The Google paper behind TurboQuant, TurboQuant: Online Vector Quantization with Near-optimal Distortion Rate, argues that KV cache quantization can get extremely aggressive while staying effectively quality neutral at practical bit widths. That lines up with what I saw in practice.

With TurboQuant in my llama.cpp fork, KV cache size dropped from roughly 12 GB to about 1.2 GB while still retaining the full model’s 262k token context. In normal use it felt almost entirely lossless.

That is not a small improvement. That changes what kind of long-context work is realistic on local hardware.

I would like to see llama.cpp incorporate this upstream. For now, I maintain the fork because the difference is too useful to give up.

The MoE Cache Idea Was Different

The more uncertain experiment was the MoE cache.

Mixture-of-Experts models are strange from a systems point of view. The full model can be enormous, but each token only activates part of it. That creates an obvious temptation: if the model is too large to keep entirely on the GPU, maybe you can keep the most-used experts there and leave the rest in CPU memory.

That was the idea I wanted to test with Qwen3.5 397B-A17B.

The rough plan was:

load the full model into system RAM
track which experts were getting used
keep the hot experts resident on the GPU
fall back to CPU memory for the rest
see whether the cache hit rate was high enough to beat the simple approach

In theory, that sounds promising. In practice, the machine still has to move data across the system in exactly the wrong places. The cache can help only if the experts it keeps on the GPU are reused often enough to make up for the cost of managing the cache and moving missed experts around.

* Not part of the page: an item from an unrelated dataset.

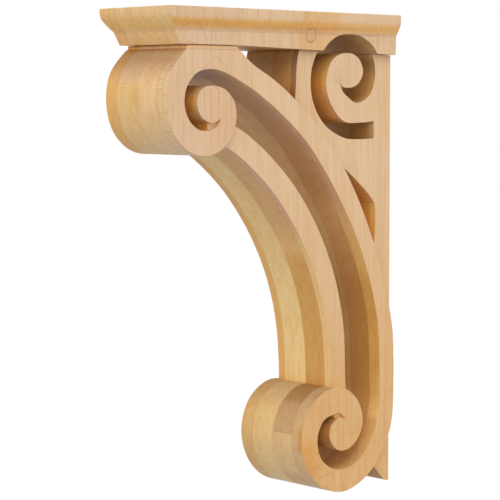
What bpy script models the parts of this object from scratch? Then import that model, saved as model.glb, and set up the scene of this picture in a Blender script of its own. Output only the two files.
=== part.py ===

That was the real question: not whether the idea could be implemented, but whether the hardware balance made it worth doing.

It Worked, But It Was Slower

The cache worked.

That is worth saying clearly. The experiment was not a failure in the sense of “this could not run.” The model loaded. The expert cache did what it was supposed to do. The system could keep hot experts on the GPU and run the rest out of RAM.

But the performance was not good enough.

With the MoE cache enabled, I was seeing around 8 tokens per second. With the model fully loaded in RAM and no MoE cache, I was seeing closer to 10 tokens per second.

That is not the result I wanted, but it is the result that matters.

The simpler approach was faster. Not by an enormous amount, but enough that the extra complexity was hard to justify. If a cache makes the system more complicated and still loses to the baseline, the right answer is not to pretend the cache won. The right answer is to ask why.

The Bottleneck Was the System

This is where local AI gets interesting to me.

A lot of model discussion focuses on the model itself: parameter count, quantization, context length, benchmark scores. Those things matter, but at this scale the system around the model matters just as much.

The MoE cache was betting that GPU residency for hot experts would beat the cost of pulling everything through CPU memory. On my hardware, that bet did not pay off. The transfer costs, cache management, and actual expert access pattern did not line up well enough.

That does not mean the idea is useless. It means the idea is hardware-sensitive.

On a different machine, the answer could change. More VRAM, multiple GPUs, faster PCIe, different memory bandwidth, a different MoE activation pattern, or a smarter cache policy could move the result. This is exactly why I wanted a local rig in the first place: I can test ideas against real hardware instead of guessing.

What I Changed in the Fork

My fork ended up with a stack of experimental pieces around this idea:

TurboQuant rebased onto a newer llama.cpp base
an MoE expert activation profiler
cache configuration exposed through normal runtime flags
hot-expert seeding from profiler output
fixes for cache correctness issues I ran into while testing
hysteresis so experts had to show up more than once before being promoted

Some of that was infrastructure more than optimization. Profiling, configuration, and correctness fixes are not the exciting part of an experiment, but they are what make the result believable.

Without them, it is too easy to fool yourself. Maybe the cache is faster. Maybe the workload changed. Maybe the model is silently wrong. Maybe the one prompt you tested happened to hit the right experts. The boring pieces are how you reduce that uncertainty.

The Useful MoE Result

The useful MoE result was not “I made a 397B model fast on one consumer GPU.”

I did not.

The useful result from that side of the experiment was learning where the limits were. Qwen3.5 397B-A17B could run locally on my machine. The MoE cache idea could be implemented. But on this hardware, with this setup, the cache was slower than leaving the model in RAM.

That is still progress. A negative result with numbers is better than a vague assumption. Now I know more about where the bottleneck is, what kind of hardware might change the answer, and which parts of the software stack are worth revisiting later.

I also have a fork that is easier to experiment with next time, even if it has already started to fall behind upstream again.

That is the shape of a lot of local AI work right now. The field moves quickly, the tools are uneven, and not every idea survives contact with the machine. But when the hardware is yours and the stack is inspectable, even the failed experiments leave something useful behind.